This week, which was kicked off the newest holiday, Family Day, is also a week off school, listed simply as the “February break” on most school calendars — but this may be one of the last times parents will see this empty week in February, because of government-mandated changes to school instruction.
First, they mandated that the school year not start until after Labour Day; this was accepted by most jurisdictions, but it played havoc with some schools in Weyburn as they have to have an altered school year due to major school construction at the Comp.
The altered calendar has 187 days (as opposed to 197 on most calendars), with different length school days and periods to accommodate the need for instructional hours, but due to the later start, this pushed graduation day into the first week of June.
Now, a new added wrinkle to the picture is the government is now mandating that all school divisions provide 950 hours of instruction, which is an increase of 40 hours for some school divisions. This was in response to the provincial auditor’s report, which noted there is not a uniform number of hours for school divisions in the province, with some widely-varying numbers of hours — thus the recommendation for 950 hours in a school year. Some jurisdictions, along with the Sask. Teachers Federation, are asking to have this requirement delayed to the 2014-15 school year to allow school divisions to make the transition.
Meantime, families got a holiday to enjoy some time off in between the period from New Year’s to Easter (formerly there had been no break there in the first three months of the year). Now, it seems like we’re just fresh off Christmas and New Year’s and we’re now in the midst of a week off, and scarcely a month from now there will be another week off for Easter.
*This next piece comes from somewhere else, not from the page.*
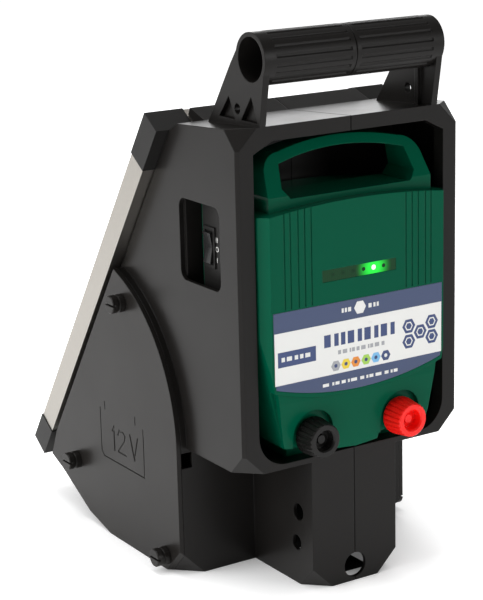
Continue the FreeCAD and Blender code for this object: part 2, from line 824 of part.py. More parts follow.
window = round_box(
    "window", (d.window_front, d.window_back), (d.window_bottom, d.window_top), d.window_round,
    -d.frame_half - 1, d.wall + 2,
)
slot = box(
    "cable_slot", (-d.pod_half - 1, -d.pod_half + d.slot_wide), (d.pod_front - 1, d.pod_front + d.rim + 1),
    (d.slot_height, d.slot_height + d.slot_tall),
)
node("housing_left", cut("housing_left", half, window, slot))
node("housing_right", mirrored("housing_right", half))
tie_screws = []
for number, site in enumerate(TIE_SITES, start=1):
    shaft = cylinder(f"tie_shaft_{number}", "x", site, d.tie_screw, -d.tie_reach + 2, d.tie_reach * 2 - 2)
    head = cylinder(f"tie_head_{number}", "x", site, d.tie_screw * 1.9, d.tie_reach, 2.4)
    tie_screws.append(fuse(f"tie_screw_{number}", shaft, head))
node("housing_screws", group("housing_screws", *tie_screws))


# ---------------------------------------------------------------- pod covers and their thumbscrews

def stroke(name, start, end, wide):
    """A straight cut along the face of a pod cover, from one point (depth, height) to another."""
    run = math.hypot(end[0] - start[0], end[1] - start[1])
    angle = math.degrees(math.atan2(end[1] - start[1], end[0] - start[0]))
    line = doc.addObject("Part::Box", name)
    line.Length = 2
    line.Width = run + wide
    line.Height = wide
    spin = FreeCAD.Rotation(FreeCAD.Vector(1, 0, 0), angle)
    inset = spin.multVec(FreeCAD.Vector(0, wide / 2, wide / 2))
    line.Placement = FreeCAD.Placement(FreeCAD.Vector(0, start[0] - inset.y, start[1] - inset.z), spin)
    bind(line, "Placement.Base.x", -d.pod_half - d.cover_play - d.cover_thickness - 2 + d.sign_depth)
    return line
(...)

The latter week off makes sense, but it’s questionable whether having a February break makes sense. If school divisions are supposed to make up the new mandated 950 hours of instruction, wouldn’t it be less crowded and rushed if there were no February break, but just the Easter one? We would still have Family Day to provide for that valuable time off in mid-winter, but is the entire week off really necessary?
The bottom line is, our children need a basic standard length of time in the classroom to learn and be educated; maybe a little common sense should be mixed in when planning the school year.